It would be extremely useful to be able to export our character lists. I really want to use AI to generate generate stories using my known characters
We definitely want to add export functionality as some point, and an API. For your use case, what pieces of information would you like? Is character/meaning(s)/pinyin sufficient?
Would also love this feature, great idea!
I would love the feature as well.
I am also using AI for learning and this would help a lot, as I could easily use only the learned characters and words.
For me the simplest way to implement this would be a generated plain webpage with no formatting containing all the characters and words already learned. Just a simple list of all the characters, the plain hanzi text list without any descriptions or comments in there, that would need to be manually removed when feeding AI.
Would be even better if these characters would be separated between the SRS levels by spaces, so it would be possible to copy and paste only the characters we learned more or less than others. It would help with training.
Yes, that would definitely be enough!
FYI you can do this already with a small amount of fiddling. If you go to the character curriculum page (for me it’s here: Simplified Chinese Character Mnemonics | HanziHero ) and then just select all the boxes up to the point you’ve learnt you can copy + paste it into a text document (e.g. ctrl+shift+v
into notepad to strip all the formatting) and you’ll get this:
yī 一 one
bù 不 no
le 了 did
rén 人 person
...
You can then use many different ways to extract the character out of each line if you don’t want the rest. I did it with regex, but an easier way is probably just importing your text document into google sheets and have it split columns on space
character. All the character will then be sitting neatly in the 2nd column for you to do what you want with.
Only takes a minute or two at most - the hardest bit is just scrolling far enough to highlight them all lol. It’s not a one button solution, but I’ve done it like 3 or 4 times now at different points and it’s fairly quick+painless.
Doing the same but would still like a simple csv export or something. Would speed up the process a lot. Especially this scrolling gets a bit annoying above 50 characters.
For an API, would it be something to be used in Python?
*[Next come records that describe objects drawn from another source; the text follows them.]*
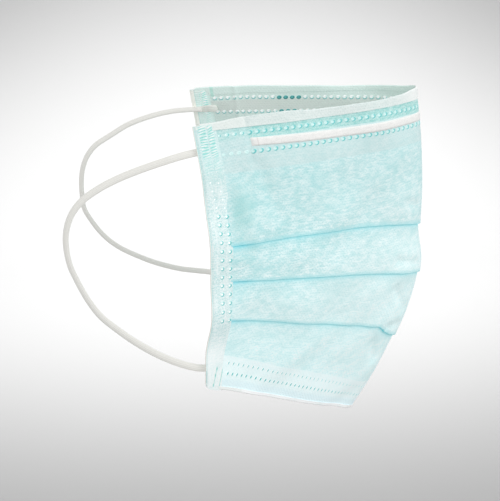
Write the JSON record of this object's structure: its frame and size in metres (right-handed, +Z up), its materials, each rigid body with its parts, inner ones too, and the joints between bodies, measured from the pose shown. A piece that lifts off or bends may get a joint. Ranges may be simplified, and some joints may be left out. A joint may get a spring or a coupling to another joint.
{
  "type": "pleated surgical face mask with ear loops",
  "caption": "Pleated cloth face mask, opened as when worn, with folded edge bindings, welded side bands, a nose strip and elastic ear loops.",
  "frame": {"origin": "where the inner face of the top edge sits on the bridge of the nose, at the middle fold", "axes": "+Z up, -Y forward out of the face, +X towards the wearer's left"},
  "size_m": [0.0942, 0.1351, 0.1336],
  "materials": {
    "cover_cloth": "matte spunbond nonwoven, pale teal outside and white inside",
    "edge_binding": "matte white nonwoven",
    "nose_strip": "white plastic strip with a soft wire core",
    "side_band": "welded nonwoven with embossed dots",
    "loop_weld": "flattened, welded elastic",
    "ear_elastic": "knitted elastic, warm white"
  },
  "bodies": {
    "root": {"pleated_body": "cover_cloth", "top_hem": "edge_binding", "bottom_hem": "edge_binding", "nose_strip": "nose_strip", "side_band_right": "side_band", "side_band_left": "side_band", "loop_weld_right_top": "loop_weld", "loop_weld_right_bottom": "loop_weld", "loop_weld_left_top": "loop_weld", "loop_weld_left_bottom": "loop_weld", "ear_loop_right": "ear_elastic", "ear_loop_left": "ear_elastic"}
  },
  "joints": []
}
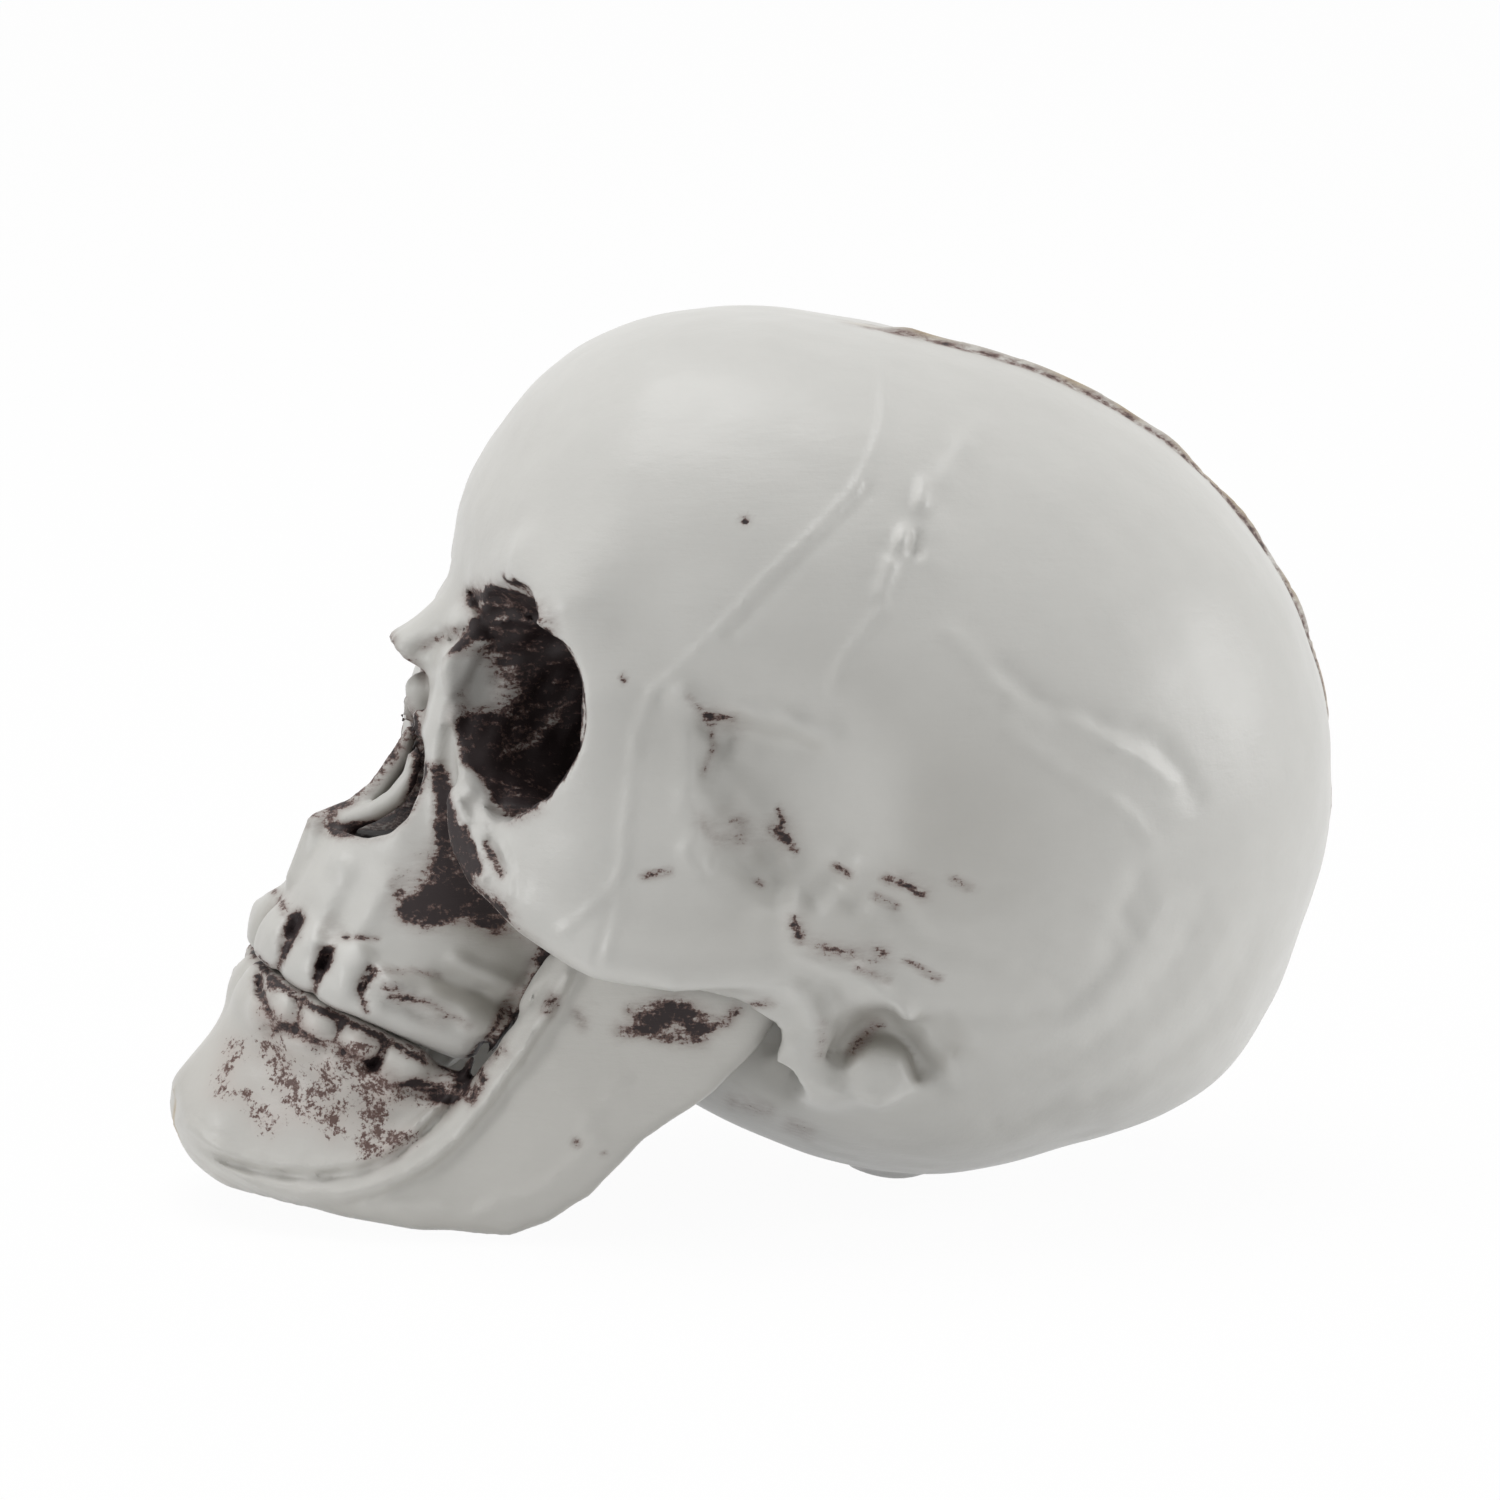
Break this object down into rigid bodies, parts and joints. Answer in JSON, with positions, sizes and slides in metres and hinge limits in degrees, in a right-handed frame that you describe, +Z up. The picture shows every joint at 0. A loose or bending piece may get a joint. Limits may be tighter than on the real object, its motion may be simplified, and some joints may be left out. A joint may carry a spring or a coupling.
{
  "type": "skull decoration",
  "caption": "Small moulded plastic skull for seasonal display, with a hollow cranium in two shells, deep eye sockets and a lower jaw that swings open on two pins.",
  "frame": {"origin": "middle of the footprint, on the surface that the skull stands on", "axes": "+Z up, face towards -Y, the skull's own left towards +X; the skull is in its resting pose, tipped back on the corners of the jaw and the nub at the back of its base"},
  "size_m": [0.0492, 0.0786, 0.0596],
  "materials": {
    "bone_plastic": "satin, with dark brown stain rubbed into the hollows",
    "jaw_plastic": "satin, with dark brown stain rubbed into the hollows",
    "pin_steel": "bright"
  },
  "bodies": {
    "cranium": {"cranium_left_shell": "bone_plastic", "cranium_right_shell": "bone_plastic", "jaw_pivot_pin_left": "pin_steel", "jaw_pivot_pin_right": "pin_steel"},
    "jaw": {"jaw_left_half": "jaw_plastic", "jaw_right_half": "jaw_plastic"}
  },
  "joints": [
    {"name": "jaw_hinge", "type": "hinge", "parent": "cranium", "child": "jaw", "pos_m": [0, -0.0005, 0.02055], "axis": [1, 0, 0], "range_deg": [0, 25]}
  ]
}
I think if there’s an API being built out, I’d assume functionality for characters and words would be similar.
# character pull: optional meaning, pinyin
table = hzh_characters_api(meaning=True, pinyin=True)
# table would be something like
# {
# character:
# {
# meaning, # as a string
# pinyin # as a string
# }
# }
# word pull: optional meaning, pinyin, example sentences
table = hzh_words_api(meaning=True, pinyin=True, examples=True)
# table would be something like
# {
# character:
# {
# meaning, # as a string
# pinyin, # as a string
# [sentences] # as a list or set
# }
# }
# reading into pandas
pd.DataFrame.from_dict(table, orient='index')
I think in the mean time, or at least as a first step, we can add a simple CSV export functionality. This will solve the needs of 90% of cases. I’ll file a ticket in our backlog for this.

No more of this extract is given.